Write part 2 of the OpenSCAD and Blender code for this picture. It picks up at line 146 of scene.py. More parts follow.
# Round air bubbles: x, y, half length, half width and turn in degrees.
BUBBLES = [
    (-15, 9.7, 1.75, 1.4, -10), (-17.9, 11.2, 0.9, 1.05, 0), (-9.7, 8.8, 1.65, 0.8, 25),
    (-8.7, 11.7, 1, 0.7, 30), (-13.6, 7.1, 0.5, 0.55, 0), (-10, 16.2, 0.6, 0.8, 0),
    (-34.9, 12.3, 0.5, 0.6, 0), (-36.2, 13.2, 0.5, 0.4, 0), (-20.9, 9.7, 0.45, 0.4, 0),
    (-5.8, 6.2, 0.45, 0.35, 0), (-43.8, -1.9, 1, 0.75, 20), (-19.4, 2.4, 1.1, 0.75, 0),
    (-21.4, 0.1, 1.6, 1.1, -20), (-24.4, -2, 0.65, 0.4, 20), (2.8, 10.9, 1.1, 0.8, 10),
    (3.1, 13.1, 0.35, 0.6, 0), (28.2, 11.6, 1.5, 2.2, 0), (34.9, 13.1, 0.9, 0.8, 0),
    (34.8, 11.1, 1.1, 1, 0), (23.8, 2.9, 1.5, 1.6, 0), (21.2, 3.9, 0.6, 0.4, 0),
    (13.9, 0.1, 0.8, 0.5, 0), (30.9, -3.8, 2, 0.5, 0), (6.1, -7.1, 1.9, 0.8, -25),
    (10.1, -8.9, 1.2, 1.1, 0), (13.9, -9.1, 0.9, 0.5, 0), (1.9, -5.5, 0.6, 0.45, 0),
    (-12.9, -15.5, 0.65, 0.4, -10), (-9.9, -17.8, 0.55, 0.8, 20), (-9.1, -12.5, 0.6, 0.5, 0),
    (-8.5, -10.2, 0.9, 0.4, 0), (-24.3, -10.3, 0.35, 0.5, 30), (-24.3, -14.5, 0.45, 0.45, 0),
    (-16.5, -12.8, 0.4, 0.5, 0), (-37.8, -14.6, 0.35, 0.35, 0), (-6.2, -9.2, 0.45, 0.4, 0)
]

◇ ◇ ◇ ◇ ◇

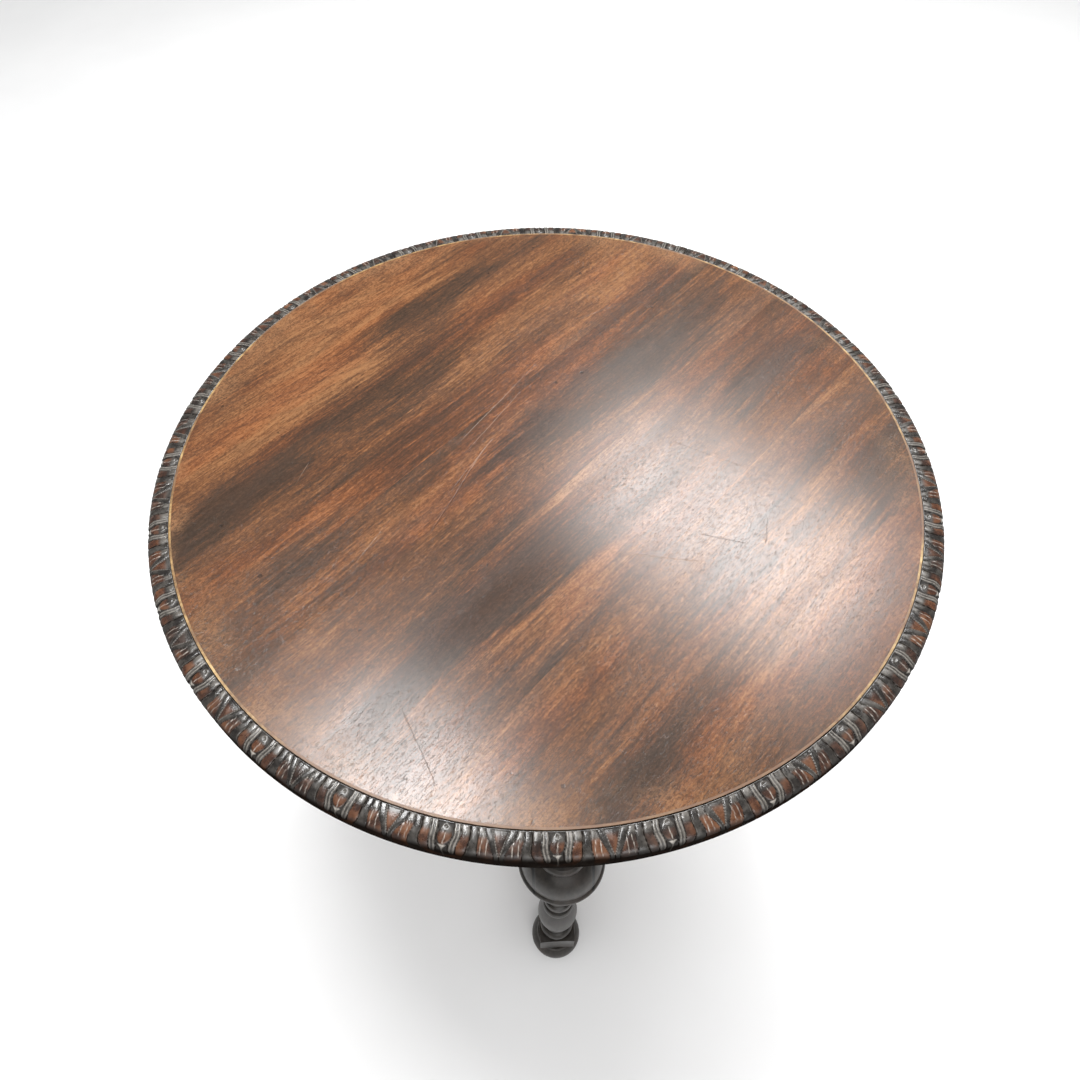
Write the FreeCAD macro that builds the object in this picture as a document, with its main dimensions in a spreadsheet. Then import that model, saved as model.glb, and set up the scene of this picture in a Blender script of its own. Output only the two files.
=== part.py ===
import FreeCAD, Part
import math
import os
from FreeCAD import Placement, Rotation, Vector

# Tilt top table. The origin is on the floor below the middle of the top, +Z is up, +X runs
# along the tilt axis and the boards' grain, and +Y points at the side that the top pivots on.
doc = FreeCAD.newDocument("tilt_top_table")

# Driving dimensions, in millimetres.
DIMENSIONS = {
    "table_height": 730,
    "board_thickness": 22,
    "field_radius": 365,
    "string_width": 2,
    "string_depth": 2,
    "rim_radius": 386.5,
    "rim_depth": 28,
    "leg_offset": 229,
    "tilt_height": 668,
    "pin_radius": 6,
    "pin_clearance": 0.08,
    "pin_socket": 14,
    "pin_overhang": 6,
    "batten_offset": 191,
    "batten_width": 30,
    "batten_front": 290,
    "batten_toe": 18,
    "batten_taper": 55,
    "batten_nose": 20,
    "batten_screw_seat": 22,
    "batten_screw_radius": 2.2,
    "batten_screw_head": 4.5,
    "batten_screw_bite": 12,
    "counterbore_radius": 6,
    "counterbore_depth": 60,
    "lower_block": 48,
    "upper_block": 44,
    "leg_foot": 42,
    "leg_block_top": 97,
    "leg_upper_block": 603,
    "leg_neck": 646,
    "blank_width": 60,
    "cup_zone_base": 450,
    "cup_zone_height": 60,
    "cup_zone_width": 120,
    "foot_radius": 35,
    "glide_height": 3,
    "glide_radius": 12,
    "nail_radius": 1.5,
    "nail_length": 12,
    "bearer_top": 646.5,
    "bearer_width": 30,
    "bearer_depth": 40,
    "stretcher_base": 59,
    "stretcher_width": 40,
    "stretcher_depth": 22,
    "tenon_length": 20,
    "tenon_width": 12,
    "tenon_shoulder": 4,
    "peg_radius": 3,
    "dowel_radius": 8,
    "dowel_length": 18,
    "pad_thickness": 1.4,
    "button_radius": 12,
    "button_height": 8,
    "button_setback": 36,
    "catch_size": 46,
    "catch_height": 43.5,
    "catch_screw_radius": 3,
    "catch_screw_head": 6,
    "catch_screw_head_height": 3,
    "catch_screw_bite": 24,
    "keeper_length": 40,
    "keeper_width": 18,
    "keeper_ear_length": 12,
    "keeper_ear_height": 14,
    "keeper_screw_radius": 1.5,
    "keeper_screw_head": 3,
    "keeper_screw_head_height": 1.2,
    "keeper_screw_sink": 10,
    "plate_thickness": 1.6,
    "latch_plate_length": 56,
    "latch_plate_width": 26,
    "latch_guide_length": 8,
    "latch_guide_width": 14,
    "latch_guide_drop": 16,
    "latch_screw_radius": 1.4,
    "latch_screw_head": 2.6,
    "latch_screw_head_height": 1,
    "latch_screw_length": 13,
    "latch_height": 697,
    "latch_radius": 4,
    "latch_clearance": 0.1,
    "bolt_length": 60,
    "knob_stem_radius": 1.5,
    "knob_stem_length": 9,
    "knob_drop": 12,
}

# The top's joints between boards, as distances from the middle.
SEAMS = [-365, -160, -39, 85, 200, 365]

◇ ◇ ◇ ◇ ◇

[EXERCISE DESCRIPTION] From the entries above, copy every line that holds the word "scene".

[ANSWER TO THIS PROBLEM]
Write part 2 of the OpenSCAD and Blender code for this picture. It picks up at line 146 of scene.py. More parts follow.
Write the FreeCAD macro that builds the object in this picture as a document, with its main dimensions in a spreadsheet. Then import that model, saved as model.glb, and set up the scene of this picture in a Blender script of its own. Output only the two files.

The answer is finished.